I disagree. While monolithic evil is is unrealistic, monolithic good isn't. Many times in fantasy the only reason why good wins is because they stick together, while evil fights amongst themselves.

Rav
 

If they keep doing such things someone powerful will notice....

My choice is the Dark Powers of Ravenloft.

After the mist suckes them into RL just let them continue being evil. After a few of them loose characters they will learn. :D
 

Power-Mongers

If this happened in my campaign (whether I were running Shadowrun, Vampire, D&D, or Violence), I would have to ask myself, "What would happen in this situation?" And then very carefully track the spread of information. Chances are, if it's some semi-worthless hamlet with no bards or merchants which visit and travel the area on a regular basis, the rest of the civilized world--or whomever is responsible for governing the location, outside of the hamlet's local mayor, magestrate, etc.--would never know what had happened.

If this is your own personal problem with the way that the game or story is going, then you should discuss it with the players of those characters and try to find a solution.

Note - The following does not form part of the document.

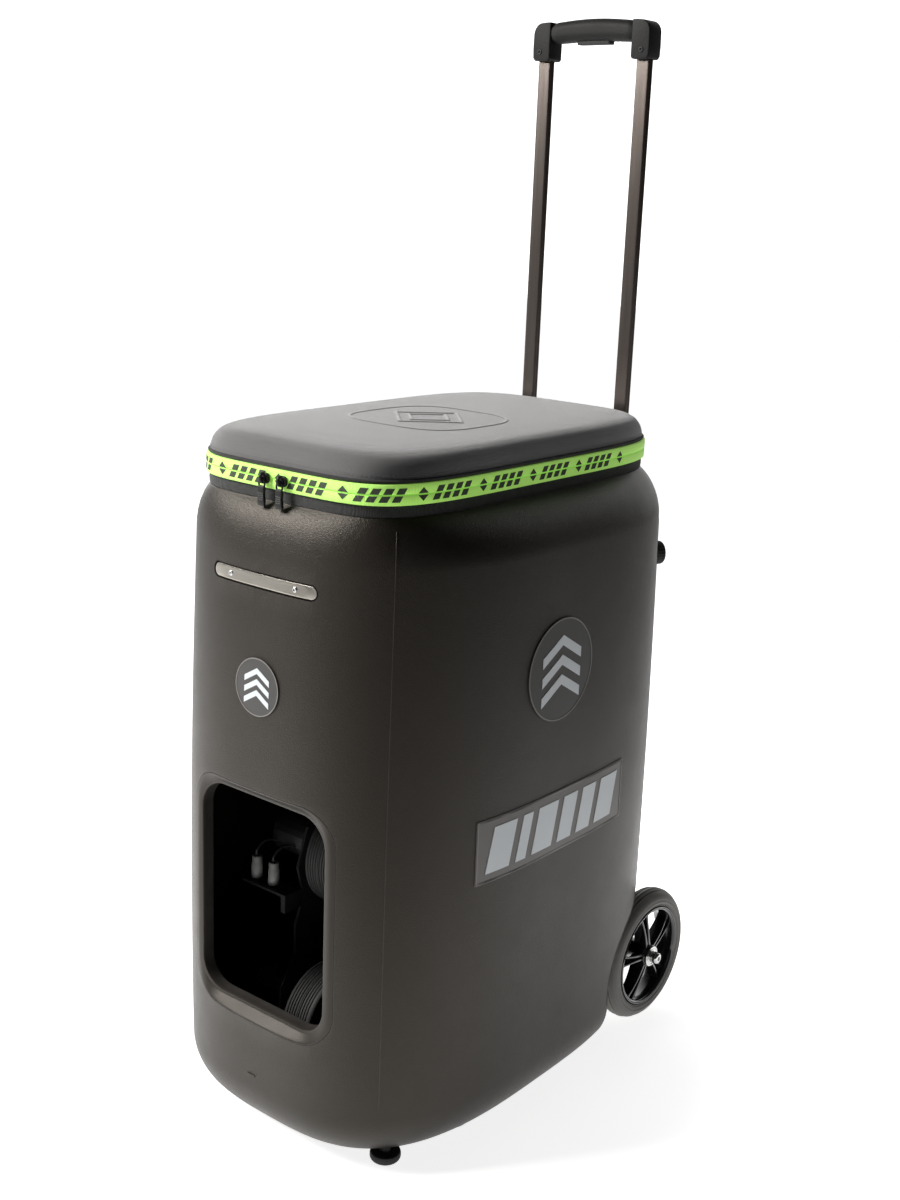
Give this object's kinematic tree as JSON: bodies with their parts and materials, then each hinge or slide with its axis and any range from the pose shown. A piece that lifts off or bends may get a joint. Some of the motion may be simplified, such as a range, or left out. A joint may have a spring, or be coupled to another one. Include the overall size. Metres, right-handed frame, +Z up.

If this is a problem within the game where there are no balances for the player character's actions, then you must work to create some. If they simply do not exist, then perhaps you should make a mental note of it and then try to draw them into a more balancing situation/location, etc. Bait a hook and try to draw them away so that they're actually challenged, as opposed to rolling unstopped over everything.

Or alternately, allow them to settle in and do whatever they want--if that's what the situation permits--and see how long it takes for them to get bored with the usual, 'subvert the town, torture the villagers, chuckle about the fact that no one else is around to challenge us, and go to bed' routine.

Chances are, even if they establish a stable foundation from which to launch attacks, etc. etc. upon the rest of your campaign, they will eventually put themselves into a more balanced situation--as your story and game world dictate; if it didn't, why hasn't evil crushed the realms completely already?--and it is that situation in which they will be challenged, punished, and possibly rewarded if they survive.
 

Oh, I have it hand, thats for sure. If they go too far they will be killed. All of them. But it seems to hard to me to just say: "Well, now you crossed the line, Elminster pops up and kill you all..." (luckily he can't do that anymore, they killed him a while ago). Also, I can't let the landlord go to them and say: "You have been naughty, plz be good or we'll be very angry..."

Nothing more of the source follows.